Seasonal Temperature Outlook for 2024 | Illustration courtesy National Oceanic Atmosphere Administration, St. George News

Along with the summers of 2011 and 2012, raking in the top sixth hottest recorded in North America, 2016 – 2023 rounded out nine of the top 10 hottest years, with 2021 ranked No. 2, 2022 No. 4 and 2023 No. 1.

According to nearly every available weather model, 2024 is stacking up to beat 2023 and become one of the five hottest years ever recorded. April alone was the hottest April ever recorded globally, with North America notching the second warmest April on record as well as the second hottest January-April.

The most recent National Oceanic Atmospheric Administration climate prediction indicates that temperatures are expected to increase across nearly all regions of the United States throughout the summer. The forecast, covering June through August, suggests a warmer-than-average summer for almost every state.

In Western states, such as Utah, Arizona, New Mexico and parts of Colorado, there is a 60% to 70% chance of experiencing above-average temperatures as well as below-average precipitation during the next three months.

Although 2024 is anticipated to be sweltering hot across the board, it will pale in comparison to what the weather models predict for what may lay ahead, said Karin Gleason with NOAA’s National Centers for Environmental Information in a recent interview with National Public Radio.

“We’re likely to see even hotter summers coming, with even more temperature records broken, Gleason said. “We are at record levels for 11 consecutive months now … and we’re still counting.”

To meet its needs, Hildale City has implemented a suite of measures intended to upgrade and augment water delivery ahead of the necessary conditions to impose water restrictions; these include assessment of impact fees on new water connections, grant funding to upgrade current infrastructure and an update to its water meter system.
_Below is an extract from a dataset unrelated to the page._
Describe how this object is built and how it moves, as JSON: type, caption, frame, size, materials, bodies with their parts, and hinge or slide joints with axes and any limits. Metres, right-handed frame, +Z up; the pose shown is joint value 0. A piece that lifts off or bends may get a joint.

“If we don’t get rain and the temperatures continue to climb over the next five to seven days, we could begin water restrictions in the next week or two,” Postema said.

One of the most noticeable signs of a city in action is upgrades at two of Hildale’s 12 wells.

Postema said the city is in the process of bringing two wells into production: the Academy Well, anticipated to be up and running sometime this month, pending a positive state permit review, and Well 17, which has been drilled and outfitted but is awaiting state permits. If approved, Well 17 could be in production in July.

When it is brought online, Well 17 is anticipated to produce between 300,000 – 350,000 gallons per day. When the permitting process is complete, the Academy Well is estimated to produce between 200,000 – 275,000 gallons per day.

Hildale City is in the midst of a growth spurt, but city officials realize that their town can only grow as large as the amount of water it has to provide to its residents. Stock image | Photo by volgariver/iStock/Getty Images Plus, St. George News

In addition to these two wells, the city is in the process of drilling two new wells in Colorado City under a cooperative agreement established between Utah and Arizona dating back to the 1960s. This project is funded by the America Plan Recovery Act. The wells won’t be ready this summer; however, Postema anticipates the new wells could be in production this fall. Based on the intergovernmental agreement, the communities will split the water based on the customers’ needs.

According to Hildale’s Water Master Plan (January 2024) the city is projected to experience 12% growth annually during the next five-10 years. At this time, the growth rate is expected to drop to 10% annually.

“Our intent is, and the councils’ very supportive of revising our master plan in three to five years to make sure that we are on target, meeting our goals and expectations, and that we’re being proactive to make sure we are taking care of things for our residents. We have a lot of capacity for growth, but growth depends on how much water we have,” Postema said.

In a perfect world, with enough water, Hildale could support many more people than its current population of 1,127, Postema said.

“In 10 years, based on the growth projections, Hildale’s population could grow to approximately 10,000 people by 2034,” he added. “To meet this growth, an additional five to six wells would need to be developed, and more than 2 million gallons of new water storage (capability) would need to be built.”